Always fun to see the reactions when this topic comes up as it does a few times a year. Yes, it is certainly all about trust. Personally though, if I were single and stranded, I would never call a friend's husband first, I would have called my friend first, and then if she sent her husband to get me, fine. That would have been the most respectful way to have handled this situation IMFO.
I agree with you here on this one. I never ask my friends husband for anything, I ask her first.
I wouldn't care if DH helped a friend on his bike or my bike, ride whomever you want, who cares. But do not take one of MY helmets or I will kick your azz!! Get your own damn spare helmet for this chit!!
Now, we do have a single friend who abuses the kindness of my DH. She's always calling - come fix this, come shoot that snake, come help me with my bike. Get some freaking boyfriends forcryingoutloud!! The DH finally got tired of it, but he's too nice to say no, so I did tell her to go on match.com and get a damn boyfriend or two or seven. No, she's not a dog, she's a beautiful woman.
I've never been the jealous type. In fact I did not find out my ex cheated on me until two years after we were divorced!! Who cares - if I worried about that chit all my life I'd go nuts. People will do what they will do regardless - I trust everyone until they show me I can't then I move on.
You were chivelrous. You came to the aid of a woman in distress. That makes you a good man.
You made a bad choice in the rescue by taking the scoot. Had you taken the car or truck, this issue would not be an issue.
Whether or not she rides, the back seat belongs to your wife/girlfriend/S.O.. This is generally not up for debate. Some women don't care, as they realize that you know (you BETTER) where you sleep at night & with whom. But, those women are certainly NOT in the majority. Most women are, by nature, jealous and highly territorial of thier mate.
Your intentions, good or ill, are NOT a part of this discussion. It's your actions that matter.
If the situation arises in the future, spend the extra minute or two and call your woman & ASK if she minds. It's the responsible (and SAFE) thing to do.
As a good friend tells me:
"It's good to be the king!

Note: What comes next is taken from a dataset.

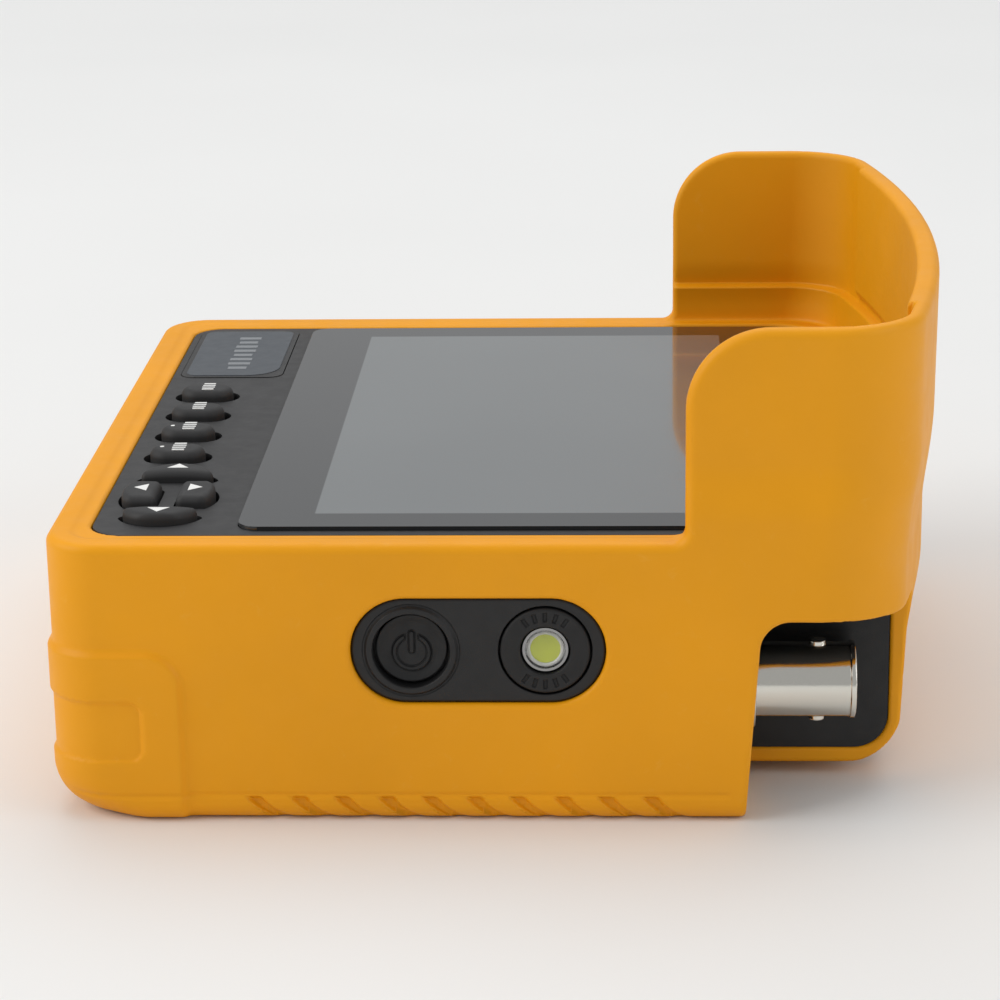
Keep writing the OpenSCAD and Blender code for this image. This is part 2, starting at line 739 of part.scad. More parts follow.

As long as the queen is happy, that is..."
According to me you did the right thing, I think you will get other opinions.
I know my wife would say you should have taken the truck.
What are you gonna do?
Always fun to see the reactions when this topic comes up as it does a few times a year. Yes, it is certainly all about trust. Personally though, if I were single and stranded, I would never call a friend's husband first, I would have called my friend first, and then if she sent her husband to get me, fine. That would have been the most respectful way to have handled this situation IMFO.
You know, some people still have these things called "home phones" where, if you call that number, you aren't guaranteed to get a specific member of the household. People like the original poster in this thread. The wife's friend did not call the OP. She called the house and the OP happened to be the only person home at the time. The OP figured that he'd be a nice guy and save his wife's friend the trouble of calling around.
Seems to me that a lot of folks in this thread are very good at inventing imaginary slights to get angry about.